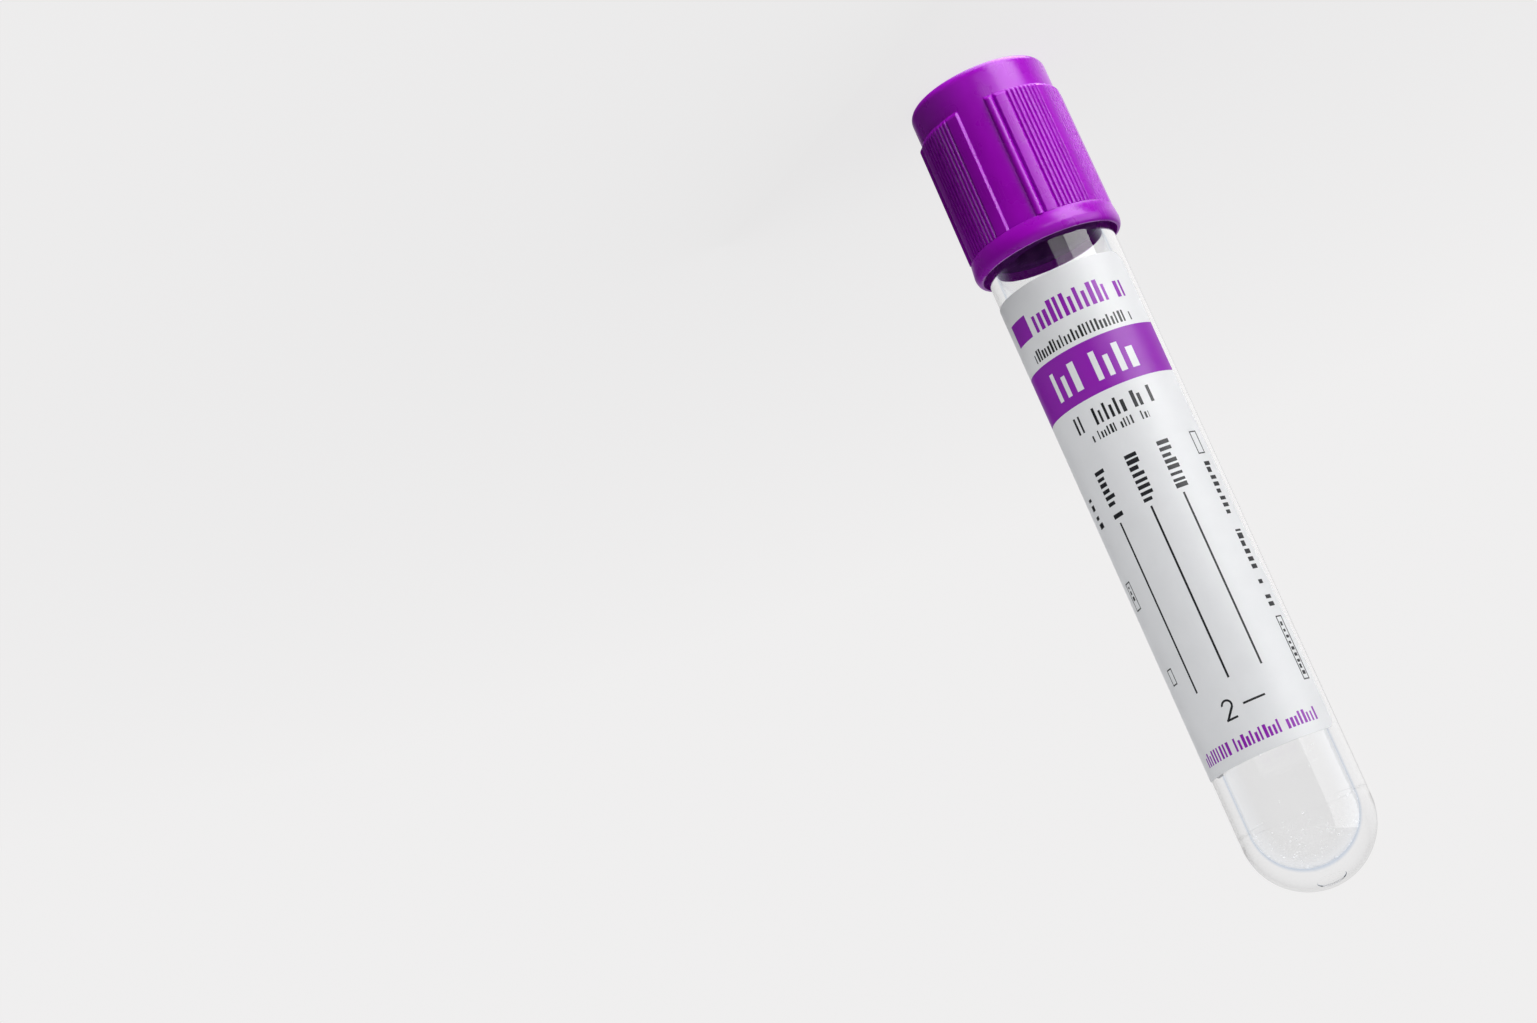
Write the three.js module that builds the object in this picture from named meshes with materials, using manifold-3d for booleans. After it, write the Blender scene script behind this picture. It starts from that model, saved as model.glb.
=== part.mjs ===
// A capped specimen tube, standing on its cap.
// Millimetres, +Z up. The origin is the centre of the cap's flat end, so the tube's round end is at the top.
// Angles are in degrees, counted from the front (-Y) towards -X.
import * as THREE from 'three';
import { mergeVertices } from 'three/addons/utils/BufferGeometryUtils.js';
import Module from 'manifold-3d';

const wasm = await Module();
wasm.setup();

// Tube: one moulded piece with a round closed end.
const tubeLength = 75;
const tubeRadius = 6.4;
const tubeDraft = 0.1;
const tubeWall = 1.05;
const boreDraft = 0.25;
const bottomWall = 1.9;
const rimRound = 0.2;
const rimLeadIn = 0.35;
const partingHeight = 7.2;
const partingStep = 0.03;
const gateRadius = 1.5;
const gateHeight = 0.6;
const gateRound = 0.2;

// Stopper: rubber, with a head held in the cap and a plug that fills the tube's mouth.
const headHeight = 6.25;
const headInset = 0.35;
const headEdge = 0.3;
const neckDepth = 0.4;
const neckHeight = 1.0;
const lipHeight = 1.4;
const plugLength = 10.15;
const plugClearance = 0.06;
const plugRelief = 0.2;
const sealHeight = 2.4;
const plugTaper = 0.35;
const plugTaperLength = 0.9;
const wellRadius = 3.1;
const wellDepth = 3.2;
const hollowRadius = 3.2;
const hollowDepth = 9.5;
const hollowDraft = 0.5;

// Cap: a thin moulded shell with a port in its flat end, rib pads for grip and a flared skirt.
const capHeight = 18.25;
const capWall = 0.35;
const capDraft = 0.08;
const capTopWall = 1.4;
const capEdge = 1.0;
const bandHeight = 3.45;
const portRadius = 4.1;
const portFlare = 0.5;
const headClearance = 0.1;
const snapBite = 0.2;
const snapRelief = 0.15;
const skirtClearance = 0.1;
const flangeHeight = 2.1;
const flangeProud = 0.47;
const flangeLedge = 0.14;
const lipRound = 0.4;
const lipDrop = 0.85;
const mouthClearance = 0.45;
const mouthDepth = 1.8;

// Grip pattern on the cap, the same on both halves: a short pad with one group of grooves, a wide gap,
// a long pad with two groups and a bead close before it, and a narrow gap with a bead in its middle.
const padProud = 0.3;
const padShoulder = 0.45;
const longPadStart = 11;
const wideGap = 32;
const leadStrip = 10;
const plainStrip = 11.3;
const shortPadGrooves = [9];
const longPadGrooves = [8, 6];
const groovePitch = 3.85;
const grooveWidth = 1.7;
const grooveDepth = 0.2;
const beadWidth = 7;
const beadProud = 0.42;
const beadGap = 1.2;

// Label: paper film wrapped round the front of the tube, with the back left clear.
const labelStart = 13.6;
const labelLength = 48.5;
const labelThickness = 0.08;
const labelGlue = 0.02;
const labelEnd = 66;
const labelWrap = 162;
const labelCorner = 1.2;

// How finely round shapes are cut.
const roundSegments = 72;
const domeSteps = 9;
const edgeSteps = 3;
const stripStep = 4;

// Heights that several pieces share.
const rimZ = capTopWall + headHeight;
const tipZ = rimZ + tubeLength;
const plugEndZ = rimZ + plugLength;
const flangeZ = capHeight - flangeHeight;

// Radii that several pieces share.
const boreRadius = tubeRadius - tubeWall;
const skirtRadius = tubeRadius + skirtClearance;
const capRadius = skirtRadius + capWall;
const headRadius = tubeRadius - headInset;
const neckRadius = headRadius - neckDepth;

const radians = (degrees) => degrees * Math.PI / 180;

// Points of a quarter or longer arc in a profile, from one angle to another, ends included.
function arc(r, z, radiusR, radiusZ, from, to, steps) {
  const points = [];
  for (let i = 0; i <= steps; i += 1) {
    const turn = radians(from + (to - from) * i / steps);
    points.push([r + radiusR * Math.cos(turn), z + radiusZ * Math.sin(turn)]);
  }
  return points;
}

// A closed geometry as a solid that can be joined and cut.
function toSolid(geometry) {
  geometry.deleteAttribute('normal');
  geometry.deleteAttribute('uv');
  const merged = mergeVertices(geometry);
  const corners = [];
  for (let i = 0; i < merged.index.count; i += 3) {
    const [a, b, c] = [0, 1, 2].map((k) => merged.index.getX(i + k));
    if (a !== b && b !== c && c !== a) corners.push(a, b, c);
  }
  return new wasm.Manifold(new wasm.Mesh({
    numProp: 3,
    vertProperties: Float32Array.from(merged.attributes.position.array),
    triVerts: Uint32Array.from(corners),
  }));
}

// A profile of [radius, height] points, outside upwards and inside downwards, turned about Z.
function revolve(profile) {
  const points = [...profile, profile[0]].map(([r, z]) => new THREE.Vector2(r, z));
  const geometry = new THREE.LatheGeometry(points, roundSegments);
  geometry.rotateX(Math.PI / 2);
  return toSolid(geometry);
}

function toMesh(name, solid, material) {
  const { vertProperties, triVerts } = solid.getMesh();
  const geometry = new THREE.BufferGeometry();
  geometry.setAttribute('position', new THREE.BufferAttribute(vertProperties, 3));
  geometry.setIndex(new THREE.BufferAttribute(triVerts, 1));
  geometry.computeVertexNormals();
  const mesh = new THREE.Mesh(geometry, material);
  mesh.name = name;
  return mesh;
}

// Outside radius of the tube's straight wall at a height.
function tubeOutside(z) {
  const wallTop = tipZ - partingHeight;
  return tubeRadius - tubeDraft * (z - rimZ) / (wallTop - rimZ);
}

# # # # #

What is asked => Copy the material above back out, exactly as written.

Final result =>
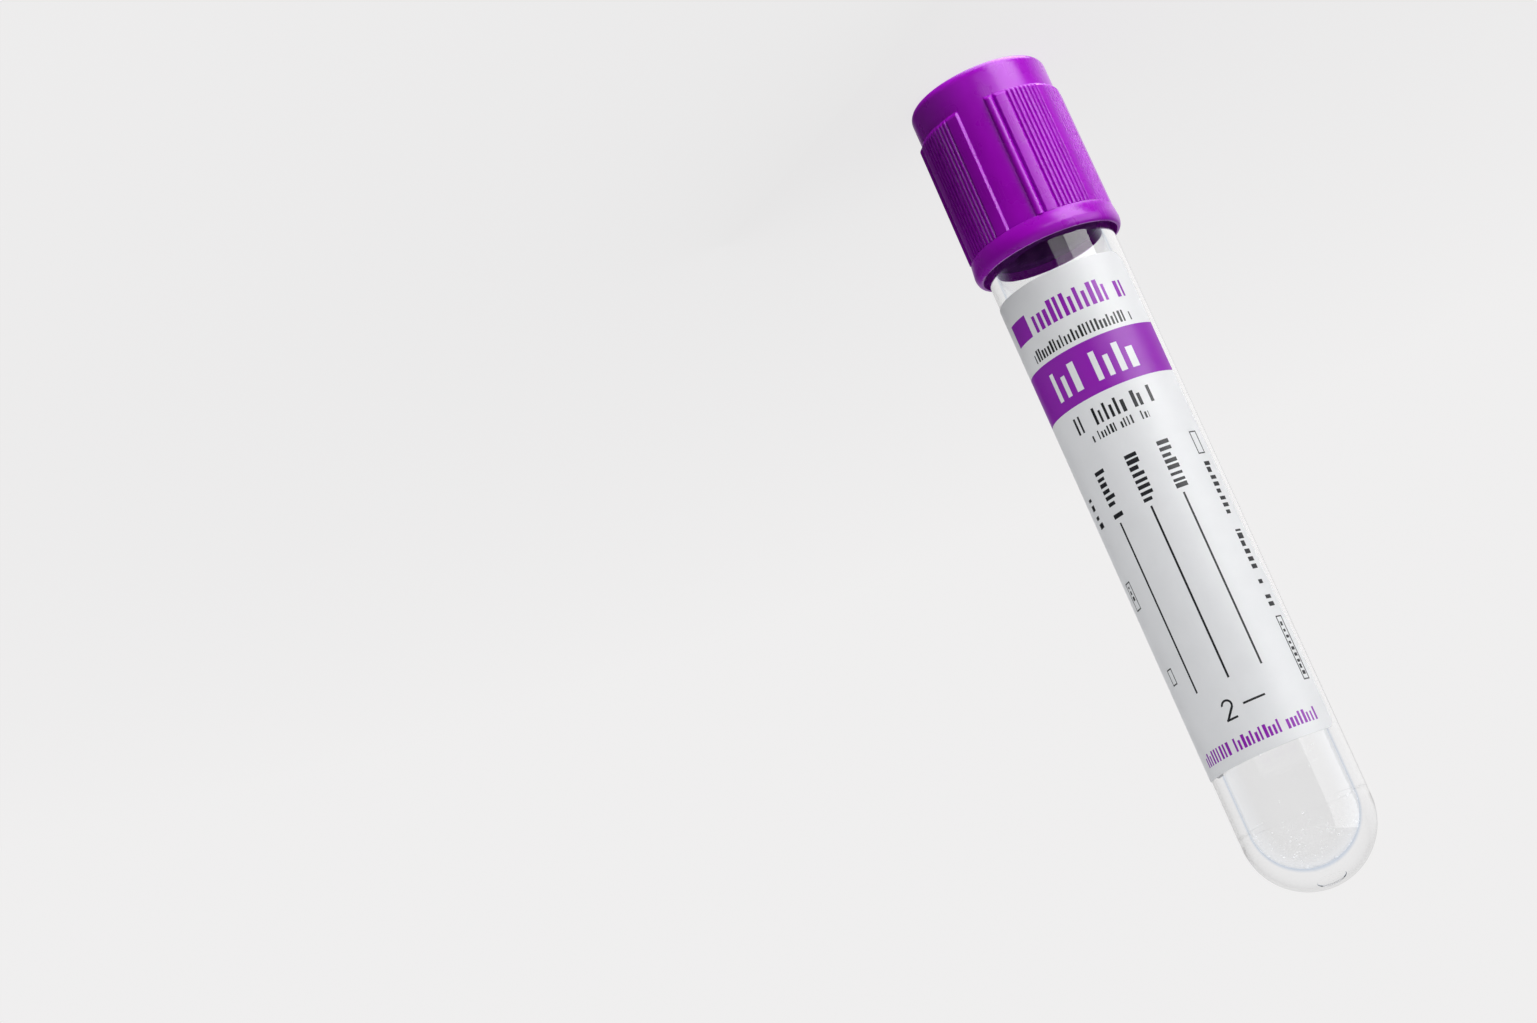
Write the three.js module that builds the object in this picture from named meshes with materials, using manifold-3d for booleans. After it, write the Blender scene script behind this picture. It starts from that model, saved as model.glb.
=== part.mjs ===
// A capped specimen tube, standing on its cap.
// Millimetres, +Z up. The origin is the centre of the cap's flat end, so the tube's round end is at the top.
// Angles are in degrees, counted from the front (-Y) towards -X.
import * as THREE from 'three';
import { mergeVertices } from 'three/addons/utils/BufferGeometryUtils.js';
import Module from 'manifold-3d';

const wasm = await Module();
wasm.setup();

// Tube: one moulded piece with a round closed end.
const tubeLength = 75;
const tubeRadius = 6.4;
const tubeDraft = 0.1;
const tubeWall = 1.05;
const boreDraft = 0.25;
const bottomWall = 1.9;
const rimRound = 0.2;
const rimLeadIn = 0.35;
const partingHeight = 7.2;
const partingStep = 0.03;
const gateRadius = 1.5;
const gateHeight = 0.6;
const gateRound = 0.2;

// Stopper: rubber, with a head held in the cap and a plug that fills the tube's mouth.
const headHeight = 6.25;
const headInset = 0.35;
const headEdge = 0.3;
const neckDepth = 0.4;
const neckHeight = 1.0;
const lipHeight = 1.4;
const plugLength = 10.15;
const plugClearance = 0.06;
const plugRelief = 0.2;
const sealHeight = 2.4;
const plugTaper = 0.35;
const plugTaperLength = 0.9;
const wellRadius = 3.1;
const wellDepth = 3.2;
const hollowRadius = 3.2;
const hollowDepth = 9.5;
const hollowDraft = 0.5;

// Cap: a thin moulded shell with a port in its flat end, rib pads for grip and a flared skirt.
const capHeight = 18.25;
const capWall = 0.35;
const capDraft = 0.08;
const capTopWall = 1.4;
const capEdge = 1.0;
const bandHeight = 3.45;
const portRadius = 4.1;
const portFlare = 0.5;
const headClearance = 0.1;
const snapBite = 0.2;
const snapRelief = 0.15;
const skirtClearance = 0.1;
const flangeHeight = 2.1;
const flangeProud = 0.47;
const flangeLedge = 0.14;
const lipRound = 0.4;
const lipDrop = 0.85;
const mouthClearance = 0.45;
const mouthDepth = 1.8;

// Grip pattern on the cap, the same on both halves: a short pad with one group of grooves, a wide gap,
// a long pad with two groups and a bead close before it, and a narrow gap with a bead in its middle.
const padProud = 0.3;
const padShoulder = 0.45;
const longPadStart = 11;
const wideGap = 32;
const leadStrip = 10;
const plainStrip = 11.3;
const shortPadGrooves = [9];
const longPadGrooves = [8, 6];
const groovePitch = 3.85;
const grooveWidth = 1.7;
const grooveDepth = 0.2;
const beadWidth = 7;
const beadProud = 0.42;
const beadGap = 1.2;

// Label: paper film wrapped round the front of the tube, with the back left clear.
const labelStart = 13.6;
const labelLength = 48.5;
const labelThickness = 0.08;
const labelGlue = 0.02;
const labelEnd = 66;
const labelWrap = 162;
const labelCorner = 1.2;

// How finely round shapes are cut.
const roundSegments = 72;
const domeSteps = 9;
const edgeSteps = 3;
const stripStep = 4;

// Heights that several pieces share.
const rimZ = capTopWall + headHeight;
const tipZ = rimZ + tubeLength;
const plugEndZ = rimZ + plugLength;
const flangeZ = capHeight - flangeHeight;

// Radii that several pieces share.
const boreRadius = tubeRadius - tubeWall;
const skirtRadius = tubeRadius + skirtClearance;
const capRadius = skirtRadius + capWall;
const headRadius = tubeRadius - headInset;
const neckRadius = headRadius - neckDepth;

const radians = (degrees) => degrees * Math.PI / 180;

// Points of a quarter or longer arc in a profile, from one angle to another, ends included.
function arc(r, z, radiusR, radiusZ, from, to, steps) {
  const points = [];
  for (let i = 0; i <= steps; i += 1) {
    const turn = radians(from + (to - from) * i / steps);
    points.push([r + radiusR * Math.cos(turn), z + radiusZ * Math.sin(turn)]);
  }
  return points;
}

// A closed geometry as a solid that can be joined and cut.
function toSolid(geometry) {
  geometry.deleteAttribute('normal');
  geometry.deleteAttribute('uv');
  const merged = mergeVertices(geometry);
  const corners = [];
  for (let i = 0; i < merged.index.count; i += 3) {
    const [a, b, c] = [0, 1, 2].map((k) => merged.index.getX(i + k));
    if (a !== b && b !== c && c !== a) corners.push(a, b, c);
  }
  return new wasm.Manifold(new wasm.Mesh({
    numProp: 3,
    vertProperties: Float32Array.from(merged.attributes.position.array),
    triVerts: Uint32Array.from(corners),
  }));
}

// A profile of [radius, height] points, outside upwards and inside downwards, turned about Z.
function revolve(profile) {
  const points = [...profile, profile[0]].map(([r, z]) => new THREE.Vector2(r, z));
  const geometry = new THREE.LatheGeometry(points, roundSegments);
  geometry.rotateX(Math.PI / 2);
  return toSolid(geometry);
}

function toMesh(name, solid, material) {
  const { vertProperties, triVerts } = solid.getMesh();
  const geometry = new THREE.BufferGeometry();
  geometry.setAttribute('position', new THREE.BufferAttribute(vertProperties, 3));
  geometry.setIndex(new THREE.BufferAttribute(triVerts, 1));
  geometry.computeVertexNormals();
  const mesh = new THREE.Mesh(geometry, material);
  mesh.name = name;
  return mesh;
}

// Outside radius of the tube's straight wall at a height.
function tubeOutside(z) {
  const wallTop = tipZ - partingHeight;
  return tubeRadius - tubeDraft * (z - rimZ) / (wallTop - rimZ);
}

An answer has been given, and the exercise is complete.